351 reviews4 followers
December 28, 2009
Vacation reading continues.

The story is so charming! I especially like how the main character, Cassandra, appreciated food because of her poverty. Favorites:

-I shouldn't think even millionaires could eat anything nicer than new bread and real butter and honey for tea.

-But I did like the restaurant; most of the people eating there were unusually ugly, but the food was splendid. We had.... We were gloriously bloat.

-...ham with mustard is a meal of glory.

There was a formal dinner party where Cassandra observed the oddness of gathering to eat, the servants central to the experience but not involved with conversations, the food going in and words coming out. I agree that food doesn't mix well with stiff formality. I do love how people come together over food though - meeting friends usually centers around food, my favorite gifts have been food, and nearly every party I've ever been to has ended up cramming into the kitchen at some point no matter where the host/hostness intended to contain the crowd. I've heard some people complain about kitchen-centric parties...pssh. Conversation still flows and everyone's closer to the food&drink.

The charm of the story wasn't all about food. I think it was also because of the innocence of the narrator and the society described. Innocence in that it was possible to be at once delicate and matter-of-fact about adultery, jealousy, a cougar, kissing without love, confusion about love, a dress pulled down off a shoulder, but all without the salaciousness w/official veneer of prudery that is our reality now. It has the most delicately worded description of sex I'd ever read: I am not so sure I should like the facts of life, but I have got over the bitter disappointment I felt when I first heard about them, and one obviously has to try them sooner or later. Not to say innocence made things better but I wonder what it would be like to live without an implied wink or leer in certain statements. I'm misrepresenting some of these things since the book is presented as the journal entries of Cassandra.
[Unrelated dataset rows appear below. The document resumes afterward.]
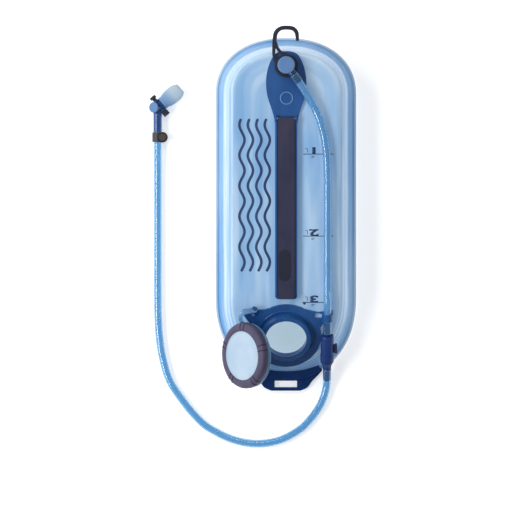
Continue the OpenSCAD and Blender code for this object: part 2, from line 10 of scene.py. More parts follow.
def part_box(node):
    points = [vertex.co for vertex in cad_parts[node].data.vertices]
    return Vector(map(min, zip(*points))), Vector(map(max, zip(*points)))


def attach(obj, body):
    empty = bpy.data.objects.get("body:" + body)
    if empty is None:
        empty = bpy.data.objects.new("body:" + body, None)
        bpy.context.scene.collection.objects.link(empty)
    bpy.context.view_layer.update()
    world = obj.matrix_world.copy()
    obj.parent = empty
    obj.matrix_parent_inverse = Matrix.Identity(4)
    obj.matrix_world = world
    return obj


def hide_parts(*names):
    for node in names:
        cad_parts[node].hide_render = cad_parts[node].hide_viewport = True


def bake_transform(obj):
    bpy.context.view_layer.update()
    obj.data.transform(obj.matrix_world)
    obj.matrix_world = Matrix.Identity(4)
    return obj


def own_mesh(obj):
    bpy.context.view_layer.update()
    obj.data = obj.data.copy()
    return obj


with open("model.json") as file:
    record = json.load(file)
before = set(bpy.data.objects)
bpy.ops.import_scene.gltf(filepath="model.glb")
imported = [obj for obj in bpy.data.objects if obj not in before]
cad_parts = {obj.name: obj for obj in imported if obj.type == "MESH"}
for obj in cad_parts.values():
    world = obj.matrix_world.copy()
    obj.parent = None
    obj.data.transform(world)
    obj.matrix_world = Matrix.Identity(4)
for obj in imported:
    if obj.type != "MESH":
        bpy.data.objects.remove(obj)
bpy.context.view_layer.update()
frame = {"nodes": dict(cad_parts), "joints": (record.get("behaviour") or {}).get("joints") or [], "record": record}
NODES = frame["nodes"]
JOINTS = {j["name"]: j for j in frame["joints"]}
MOUNTS = {m["name"]: m for m in frame["record"]["mounts"]}
MM = 0.001
UP = (0, 0, 1)


# ---------------------------------------------------------------- camera and places

VIEW_MIDDLE = Vector((-0.03875, -0.0575, 0.03))
VIEW_WIDTH = 0.6375
VIEW_DISTANCE = 5.0


def make_camera():
    """Straight above the object, which lies on its back film."""
    data = bpy.data.cameras.new("camera")
    data.sensor_width = 36.0
    data.lens = data.sensor_width * VIEW_DISTANCE / VIEW_WIDTH
    data.clip_end = 60.0
    camera = bpy.data.objects.new("camera", data)
    camera.location = VIEW_MIDDLE + Vector((0, 0, VIEW_DISTANCE))
    bpy.context.scene.collection.objects.link(camera)
    bpy.context.scene.camera = camera


def axes_at(origin, along, side=(1, 0, 0)):
    """A frame whose +Z points along, and whose +X is as near to side as it can be."""
    z = Vector(along).normalized()
    x = (Vector(side) - z * z.dot(Vector(side))).normalized()
    m = Matrix((x, z.cross(x), z)).transposed().to_4x4()
    m.translation = Vector(origin)
    return m


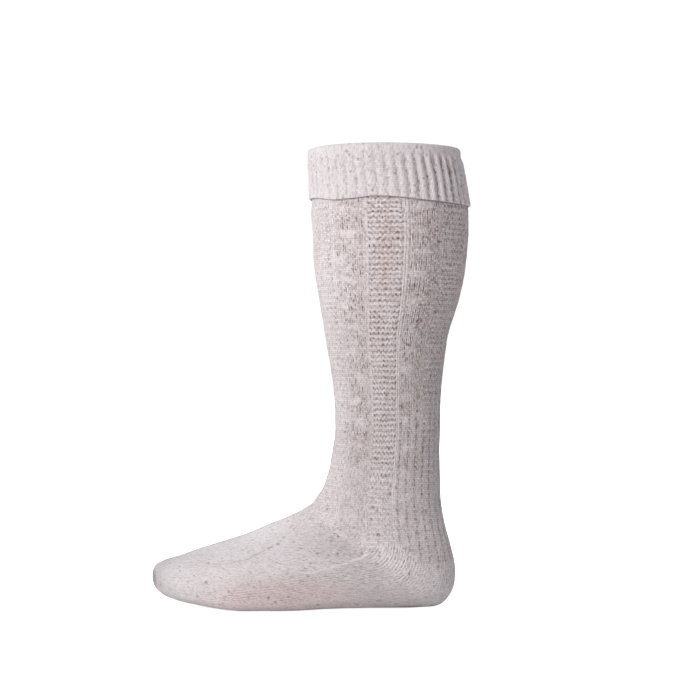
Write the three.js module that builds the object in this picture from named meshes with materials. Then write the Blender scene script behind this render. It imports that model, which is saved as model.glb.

The story's charm is also in the little realizations about life and self the character has as she observes and experiences. They are the realizations of a young girl who is still very idealistic about life, unaware of some probable harsh future adjustments. This coming-of-age girl story probably wouldn't be as charming for most guys to read.
Profile Image for Beverly.
774 reviews266 followers
October 31, 2017
What's not to love--castle and wild girls on an island?